The æther then we have imagined to be simply a smooth, thin sheet, not possessed of any definite structure, but excited by real disturbances of the matter on it into vibrations, which carry the effect of these disturbances as light and heat to other portions of matter. Now, it is possible to take an entirely different view of the æther in the case of a plane world.
Let us imagine that, instead of the æther being a smooth sheet serving simply as a support, it is definitely marked and grooved.
Let us imagine these grooves and channels to be very minute, but to be definite and permanent.
Then, let us suppose that, instead of the matter which slides in the æther having attractions and repulsions of its own, that it is quite inert, and has only the properties of inertia.
That is to say, taking a disk or a plane world as a specimen, the whole disk is sliding on the æther in virtue of a certain momentum which it has, and certain portions of its matter fit into the grooves in the æther, and move along those grooves.
The size of the portions is determined by the size of the grooves. And let us call those portions of matter which occupy the breadth of a groove, atoms. Then it is evident that the disk sliding along over the æther, its atoms will move according to the arrangement of the grooves over which the disk slides. If the grooves at any one particular place come close together, there will be a condensation of matter at that place when the disk passes over it; and if the grooves separate, there will be a rarefaction of matter.

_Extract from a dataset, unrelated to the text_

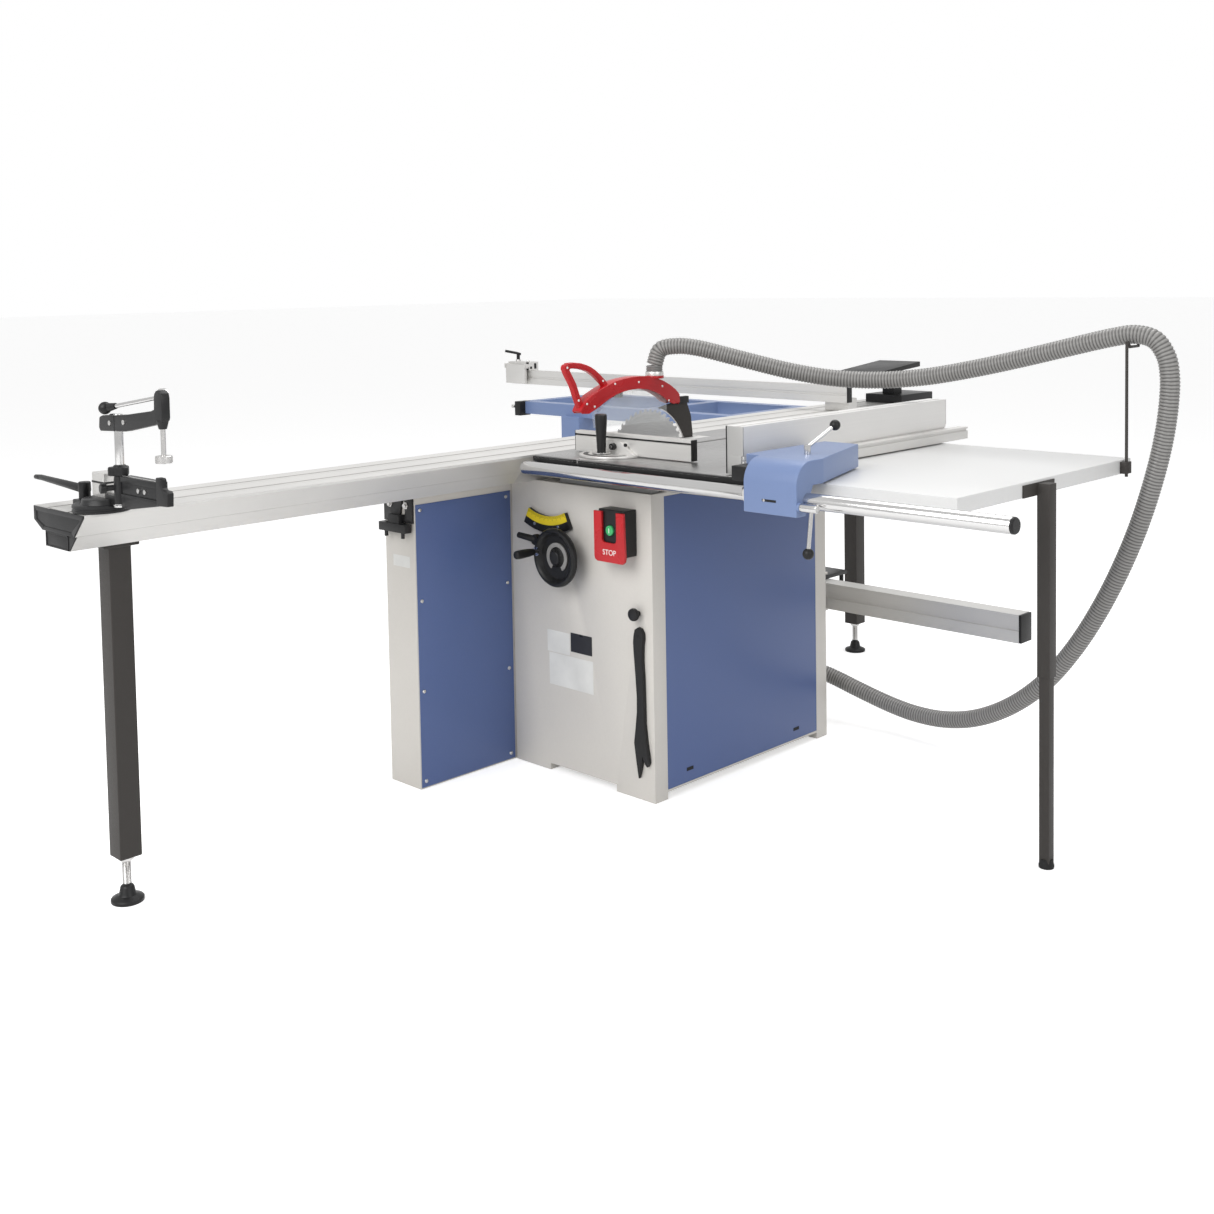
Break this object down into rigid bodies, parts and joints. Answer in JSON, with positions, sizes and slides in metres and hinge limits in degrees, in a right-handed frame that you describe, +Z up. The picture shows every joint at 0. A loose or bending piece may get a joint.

If we imagine five particles, each slipping along in its own groove, if the particles are arranged in the form of a regular pentagon, and the grooves are parallel, then these five particles, moving evenly on, will maintain their positions with regard to one another, and a body would exist like a pentagon, lasting as long as the groves remained parallel.
But if, after some distance had been traversed by the disk, and these five particles were brought into a region where one of the grooves tended away from the others, the shape of the pentagon would be destroyed, it would become some irregular figure. And it is easy to see that if the grooves separated, and other grooves came in amongst them, along which other portions of matter were sliding, that the pentagon would disappear as an isolated body, that its constituent matter would be separated, and that its particles would enter into other shapes as constituents of them, and not of the original pentagon.
Thus, in cases of greater complication, an elaborate structure may be supposed to be formed, to alter, and to pass away; its origin, growth, and decay being due, not to any independent motion of the particles constituting it, but to the movement of the disk whereby its portions of matter were brought to regions where there was a particular disposition of the grooves.
Then the nature of the shape would really be determined by the grooves, not by the portions of matter which passed over them—they would become manifest as giving rise to a material form when a disk passed over them, but they would subsist independently of the disk; and if another disk were to pass over the same grooves, exactly the same material structures would spring up as came into being before.